Response2Route have sent a detailed analysis of the BRT to the DfT. For all the millions it will cost the taxpayer and for all the disruption to local residents and businesses, the council estimates that the new route will save just two minutes on a bus trip from Newbridge to Bath City centre. Still, put against a million pounds on a 700-yard bus lane, maybe it’s bargain in the world of B&NES?

If built, the BRT route will join the recently opened ‘bridge to nowhere’ that cost £1.6 million and was called by a former Bath councillor ‘an absolute waste of money’.

Tim Newark, Bath & South-West TaxPayers’ Alliance

Pointless consultations

Councils love spending taxpayers’ money on consultations as it gives the appearance of local democracy in action.
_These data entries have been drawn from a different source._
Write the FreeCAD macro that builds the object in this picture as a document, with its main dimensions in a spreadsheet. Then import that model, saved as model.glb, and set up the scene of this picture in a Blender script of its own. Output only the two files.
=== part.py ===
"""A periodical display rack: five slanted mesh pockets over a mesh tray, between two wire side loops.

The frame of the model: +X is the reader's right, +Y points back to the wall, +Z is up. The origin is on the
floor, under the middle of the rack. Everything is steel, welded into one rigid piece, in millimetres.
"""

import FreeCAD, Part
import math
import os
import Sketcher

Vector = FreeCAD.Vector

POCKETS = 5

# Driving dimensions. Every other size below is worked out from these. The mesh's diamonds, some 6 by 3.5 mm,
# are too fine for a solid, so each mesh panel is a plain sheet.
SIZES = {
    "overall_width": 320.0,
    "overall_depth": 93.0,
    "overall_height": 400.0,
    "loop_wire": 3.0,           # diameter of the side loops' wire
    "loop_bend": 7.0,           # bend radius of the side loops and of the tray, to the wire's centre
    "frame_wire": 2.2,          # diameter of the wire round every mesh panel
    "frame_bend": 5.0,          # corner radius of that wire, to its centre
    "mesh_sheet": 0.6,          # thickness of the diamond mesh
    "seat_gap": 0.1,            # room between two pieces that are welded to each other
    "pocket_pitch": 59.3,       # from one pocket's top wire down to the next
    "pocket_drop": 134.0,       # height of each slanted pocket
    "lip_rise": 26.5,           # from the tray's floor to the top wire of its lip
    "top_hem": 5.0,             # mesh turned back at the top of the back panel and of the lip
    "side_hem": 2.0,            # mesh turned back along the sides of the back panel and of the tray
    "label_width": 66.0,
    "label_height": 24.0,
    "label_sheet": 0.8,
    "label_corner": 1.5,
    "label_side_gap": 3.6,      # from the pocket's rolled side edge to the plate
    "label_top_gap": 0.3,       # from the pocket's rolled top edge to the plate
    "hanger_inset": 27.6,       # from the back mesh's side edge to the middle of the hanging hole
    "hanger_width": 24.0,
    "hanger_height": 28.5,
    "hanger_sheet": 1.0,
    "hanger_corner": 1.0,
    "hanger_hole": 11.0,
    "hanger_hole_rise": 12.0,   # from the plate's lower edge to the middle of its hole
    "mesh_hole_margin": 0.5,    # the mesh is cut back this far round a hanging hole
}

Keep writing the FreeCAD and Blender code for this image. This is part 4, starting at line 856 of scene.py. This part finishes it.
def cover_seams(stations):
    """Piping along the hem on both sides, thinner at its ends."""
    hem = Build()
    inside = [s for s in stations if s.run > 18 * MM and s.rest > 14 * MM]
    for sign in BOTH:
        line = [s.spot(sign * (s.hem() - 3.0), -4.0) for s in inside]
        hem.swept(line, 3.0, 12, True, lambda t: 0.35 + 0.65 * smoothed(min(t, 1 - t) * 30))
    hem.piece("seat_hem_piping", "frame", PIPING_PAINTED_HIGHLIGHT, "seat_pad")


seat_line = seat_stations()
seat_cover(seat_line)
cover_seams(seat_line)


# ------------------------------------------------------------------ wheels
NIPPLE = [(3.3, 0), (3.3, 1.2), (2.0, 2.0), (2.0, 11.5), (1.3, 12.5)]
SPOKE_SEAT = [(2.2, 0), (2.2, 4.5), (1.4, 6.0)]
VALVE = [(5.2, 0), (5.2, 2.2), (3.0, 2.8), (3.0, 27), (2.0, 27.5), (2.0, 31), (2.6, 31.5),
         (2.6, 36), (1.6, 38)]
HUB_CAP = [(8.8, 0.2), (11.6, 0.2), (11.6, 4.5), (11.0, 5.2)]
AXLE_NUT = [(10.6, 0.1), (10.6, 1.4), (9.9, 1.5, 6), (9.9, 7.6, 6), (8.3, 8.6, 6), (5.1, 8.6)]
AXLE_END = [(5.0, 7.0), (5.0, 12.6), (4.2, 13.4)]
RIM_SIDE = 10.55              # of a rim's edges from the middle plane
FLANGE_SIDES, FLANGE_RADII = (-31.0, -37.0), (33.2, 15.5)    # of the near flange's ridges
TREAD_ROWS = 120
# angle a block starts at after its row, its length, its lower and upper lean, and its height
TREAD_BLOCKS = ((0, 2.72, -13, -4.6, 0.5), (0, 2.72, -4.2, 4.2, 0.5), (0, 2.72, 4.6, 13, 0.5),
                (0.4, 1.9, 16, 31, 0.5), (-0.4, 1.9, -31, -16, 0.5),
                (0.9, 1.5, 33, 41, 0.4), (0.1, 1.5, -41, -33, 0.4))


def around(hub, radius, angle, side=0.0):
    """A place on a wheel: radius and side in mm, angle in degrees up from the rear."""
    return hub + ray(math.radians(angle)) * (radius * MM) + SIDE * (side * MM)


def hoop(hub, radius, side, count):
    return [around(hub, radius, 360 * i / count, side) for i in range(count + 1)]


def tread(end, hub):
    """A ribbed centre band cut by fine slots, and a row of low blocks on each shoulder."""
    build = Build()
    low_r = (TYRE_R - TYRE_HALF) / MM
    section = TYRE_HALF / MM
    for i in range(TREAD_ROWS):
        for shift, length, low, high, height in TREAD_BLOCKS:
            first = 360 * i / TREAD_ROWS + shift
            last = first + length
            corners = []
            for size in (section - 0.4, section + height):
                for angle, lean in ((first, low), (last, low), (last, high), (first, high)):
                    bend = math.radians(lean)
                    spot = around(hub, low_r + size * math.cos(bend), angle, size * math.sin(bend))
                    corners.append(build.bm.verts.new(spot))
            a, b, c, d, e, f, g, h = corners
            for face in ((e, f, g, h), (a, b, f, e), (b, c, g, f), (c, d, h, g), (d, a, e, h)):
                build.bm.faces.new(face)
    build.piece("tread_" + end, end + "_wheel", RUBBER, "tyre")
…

But having spent tens of thousands of our pounds listening to us, it seems they then feel no obligation to abide by what we tell them.

In Bath, the council spent £40,000 conducting a Visitor Accommodation Study in which local businessmen and hoteliers were asked their opinion on how best to advance the tourist business in the city.  Its conclusion was that a measured expansion of accommodation over the next decade was the best approach, adding 256-376 rooms by 2016. This was approved by those businessmen involved in the consultation, but now it appears their views have been ignored as the council races ahead to approve planning consent for the building of two massive new hotels in the city centre that will bring in at least 600 rooms within the next couple of years—twice the council’s own recommendation.

Needless to say, the private hotel sector in Bath is up in arms, claiming a 40 per cent increase in hotel room stock just at a time when they are struggling to survive in a recession. ‘All within a few hundred yards of each other and all without parking,’ notes a local guest house owner. ‘This has been a clear lesson to us that “our leaders” are not listening, even to their own independent studies that they use our money to pay for.’ Quite so.